>>>

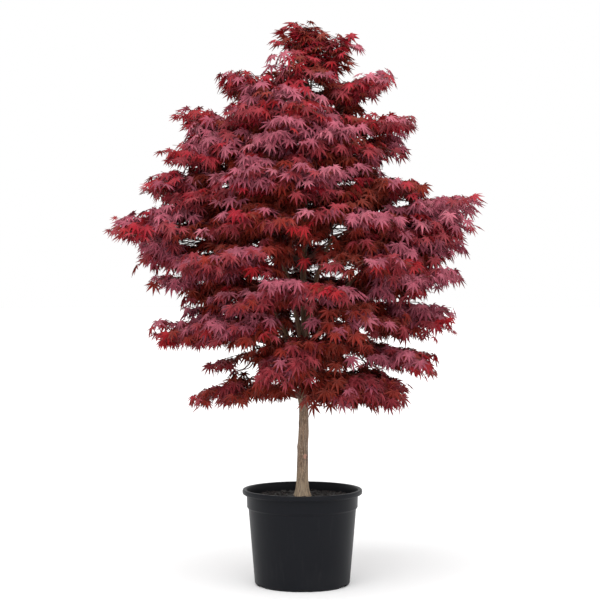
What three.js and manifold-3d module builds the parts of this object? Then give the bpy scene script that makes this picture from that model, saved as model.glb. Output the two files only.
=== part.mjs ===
// A red-leaved japanese maple, grown as a small single-stemmed tree in a black nursery pot.
// Millimetres, +Z up. The origin is the middle of the pot's flat underside, and the tree is seen
// from the front by looking along +Y. Bearings are in degrees round the pot's axis, seen from
// above: 0 is to the right, 90 to the back, 180 to the left and 270 to the front.
import * as THREE from "three";
import { mergeVertices } from "three/addons/utils/BufferGeometryUtils.js";
import Module from "manifold-3d";

const wasm = await Module();
wasm.setup();

// The air left between two neighbouring solids
const GAP = 0.3;

// Pot: a seven gallon nursery container with a rolled lip, a collar and drain slots at its foot
const POT = {
  height: 282,
  lipRadius: 178,
  lipHeight: 16,
  lipRound: 4,
  collarRadius: 165,
  collarHeight: 40,
  stepIn: 3.5,
  bodyTopRadius: 160,
  footRadius: 141,
  footBevel: 5,
  wall: 3,
  floor: 4,
  segments: 30,
};
const SLOT = { count: 6, width: 38, depth: 22, height: 7 };
const SOIL = { level: 260, dip: 5, flatRadius: 44 };

// Trunk: its height runs from the soil to the leader's tip among the top leaves
const TRUNK = {
  foot: SOIL.level + GAP,
  top: 1500,
  butt: 17.3,
  taper: 0.022,
  flare: 7.2,
  flareHeight: 28,
  ridges: 5,
  ridgeShare: 0.16,
  forkHeight: 296,
  forkSwell: 4.5,
  forkSpread: 20,
  leaderFoot: 9.8,
  leaderTip: 2.4,
  forkFade: 45,
  lean: 24,
  sway: 4,
  swayTurns: [9, 7],
  sides: 9,
  steps: 26,
  crowding: 1.4,
};

// Boughs taper evenly from where they leave the trunk to their tip, which lies at a share of its
// pads' reach. They rise steeply to an elbow and then lean outwards.
const BOUGH = { tip: 5, sides: 6, steps: 4, tipReach: 0.36, elbowReach: 0.36, elbowRise: 0.72 };

// A pad of foliage fills a flat cell: half its thickness, where its inner end lies as a share of
// its reach, the least half width and how far from round its corners are
const PAD = { thick: 60, innerShare: 0.12, innerLeast: 10, widthLeast: 90, blockiness: 4 };

// A pad's stem runs in its upper half, at a share of its thickness, and ends short of the pad's tip
// by a share of its leaf. From a bough it starts a little inside the bough's tip, above or below
// its middle; from the trunk it rises outwards.
const STEM = {
  foot: 3.4,
  tip: 1.5,
  sides: 3,
  steps: 3,
  level: 0.62,
  short: 0.68,
  elbow: 0.5,
  inBough: 2,
  aside: 4,
  rise: 0.2,
  lowest: 546,
  belowTop: 8,
};
// Side twigs leave the stem in opposite pairs, three on a long pad and two on a short one
const TWIG = {
  foot: 1.3,
  tip: 1.2,
  sides: 3,
  first: 0.4,
  last: 0.86,
  longPad: 330,
  spread: 54,
  spreadJitter: 12,
  roomUsed: [0.8, 1],
  leafRoom: 0.4,
  least: 0.3,
  tested: [0.4, 0.6, 0.8, 1],
};
const SIDE_LEAF = { count: 1, turn: 65, size: 0.9 };

// The sizes that a twig or leaf tries in turn, as shares of its full size
const TRIES = [1, 1, 0.9, 0.9, 0.8, 0.8, 0.7, 0.6];

// A leaf's length runs from its root to the tip of its middle lobe, and follows its pad's size
const LEAF = {
  length: 148,
  least: 76,
  padShare: 0.68,
  ridge: 0.04,
  sunk: 0.1,
  droop: 0.28,
  notch: 0.38,
  palm: 0.17,
  pitch: 46,
  pitchJitter: 14,
  roll: 0.45,
};
const LOBES = [
  { turn: -100, length: 0.54 },
  { turn: -49, length: 0.78 },
  { turn: 0, length: 0.83 },
  { turn: 49, length: 0.78 },
  { turn: 100, length: 0.54 },
];

// How far a leaf keeps from a limb, and from the edge of its cell as a share of the cell
const CLEAR = { limb: 3, cell: 0.03, skin: 1.12 };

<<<

* [Short exercise] Your output must be the lines of the material above, from the first through the line that contains "5, flatRadius: 44", copied exactly. Include both endpoints and nothing else.

* [Full response]
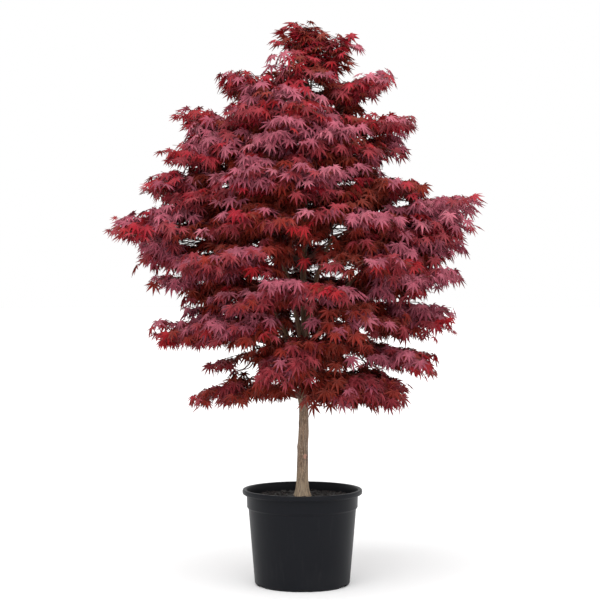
What three.js and manifold-3d module builds the parts of this object? Then give the bpy scene script that makes this picture from that model, saved as model.glb. Output the two files only.
=== part.mjs ===
// A red-leaved japanese maple, grown as a small single-stemmed tree in a black nursery pot.
// Millimetres, +Z up. The origin is the middle of the pot's flat underside, and the tree is seen
// from the front by looking along +Y. Bearings are in degrees round the pot's axis, seen from
// above: 0 is to the right, 90 to the back, 180 to the left and 270 to the front.
import * as THREE from "three";
import { mergeVertices } from "three/addons/utils/BufferGeometryUtils.js";
import Module from "manifold-3d";

const wasm = await Module();
wasm.setup();

// The air left between two neighbouring solids
const GAP = 0.3;

// Pot: a seven gallon nursery container with a rolled lip, a collar and drain slots at its foot
const POT = {
  height: 282,
  lipRadius: 178,
  lipHeight: 16,
  lipRound: 4,
  collarRadius: 165,
  collarHeight: 40,
  stepIn: 3.5,
  bodyTopRadius: 160,
  footRadius: 141,
  footBevel: 5,
  wall: 3,
  floor: 4,
  segments: 30,
};
const SLOT = { count: 6, width: 38, depth: 22, height: 7 };
const SOIL = { level: 260, dip: 5, flatRadius: 44 };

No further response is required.